Why the best brands sell identity, not just gear

This is the part some retailers miss completely. People do not buy gaming accessories only because they need a place to set a headset. They buy because they want the room to feel finished. They want friends to walk in and get the message right away. They want the space to reflect what they are into.

That is why the strongest gaming accessories companies tend to win with more than utility. They sell taste. They sell mood. They sell the feeling that your space is no longer generic.

For shoppers building a man cave, game room, office, or entertainment corner, that matters a lot. The right accessory can make the room look sharper. The right mix can make it feel owned. And when a retailer understands both fandom and function, the buying process gets easier. That is a big reason brands like Man Cave Assets fit the moment - the goal is not just adding gear, it is building a space you actually want to spend time in.

The smart way to judge gaming accessories companies

If you are comparing options, keep it simple. Ask whether the products improve how you play, how you organize, or how the room looks.

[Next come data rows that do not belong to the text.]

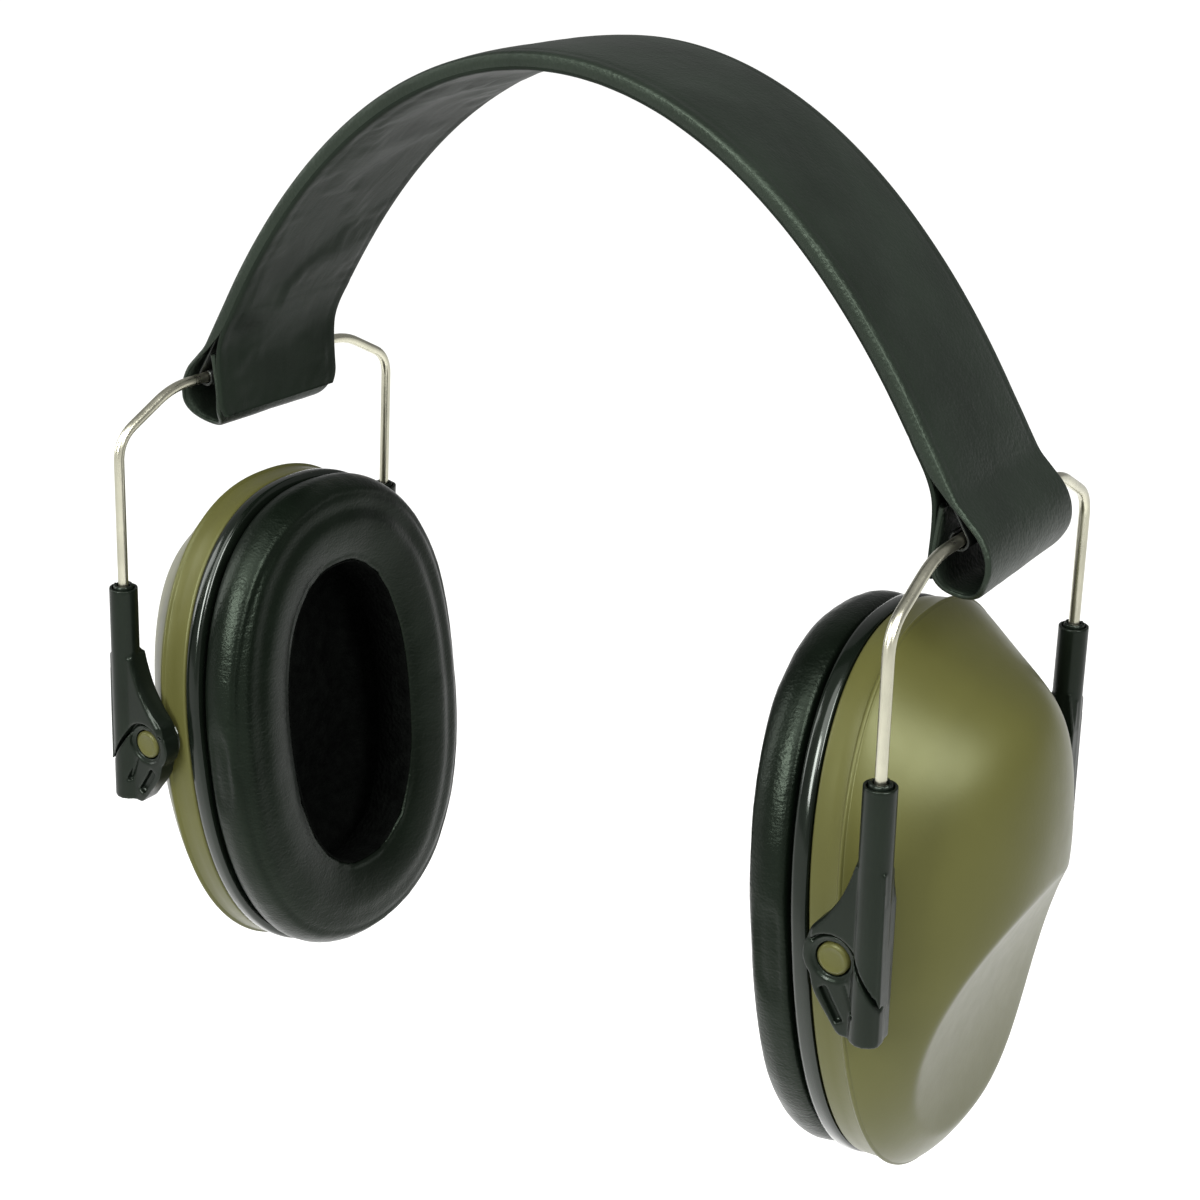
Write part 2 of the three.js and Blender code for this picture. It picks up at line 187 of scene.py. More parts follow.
def lathe_y(profile, segments):
    """A solid of revolution about Y from (radius, y) points that start and end on the axis."""
    turns = np.linspace(0, 2 * math.pi, segments, endpoint=False)
    verts, faces = [], []
    inner = profile[1:-1]
    for radius, y in inner:
        for t in turns:
            verts.append((radius * math.cos(t), y, radius * math.sin(t)))
    faces += grid_faces(len(inner), segments, close_cols=True)
    first, last = len(verts), len(verts) + 1
    verts += [(0, profile[0][1], 0), (0, profile[-1][1], 0)]
    top = (len(inner) - 1) * segments
    for i in range(segments):
        j = (i + 1) % segments
        faces.append((first, j, i))
        faces.append((last, top + i, top + j))
    v = np.array(verts)
    return v, oriented(v, faces)


def oriented(verts, faces):
    """The same closed faces, all turned to point outward."""
    v = np.asarray(verts)
    volume = 0.0
    for f in faces:
        for k in range(1, len(f) - 1):
            volume += np.dot(v[f[0]], np.cross(v[f[k]], v[f[k + 1]]))
    return faces if volume > 0 else [f[::-1] for f in faces]


def smoothstep(x):
    x = np.clip(x, 0, 1)
    return x * x * (3 - 2 * x)


def blob(x, y, z, scale):
    return noise.noise(Vector((x, y, z)) * scale)


# ---------------------------------------------------------------- materials

GREENISH = (0.80, 1.0, 0.78)


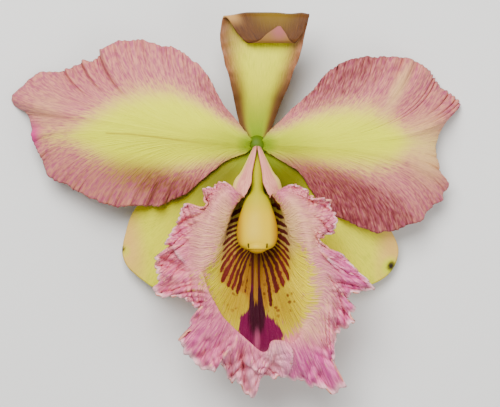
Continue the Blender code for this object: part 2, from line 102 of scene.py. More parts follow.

Better yet, look for brands that can do at least two of those three well.

A headset stand that also upgrades the desk aesthetic is worth more than a purely decorative trinket. A charging dock that cleans up clutter and fits your theme is better than one that just exists. The best purchases pull double duty.

That is where the market is heading. Not toward more stuff, but toward better-chosen stuff. Gear that earns its place. Accessories that add function without killing style. Products that help turn a spare room, basement corner, or office nook into a setup with some presence.

If you are shopping this category, do not just chase logos or specs. Chase the build you actually want to live with every day.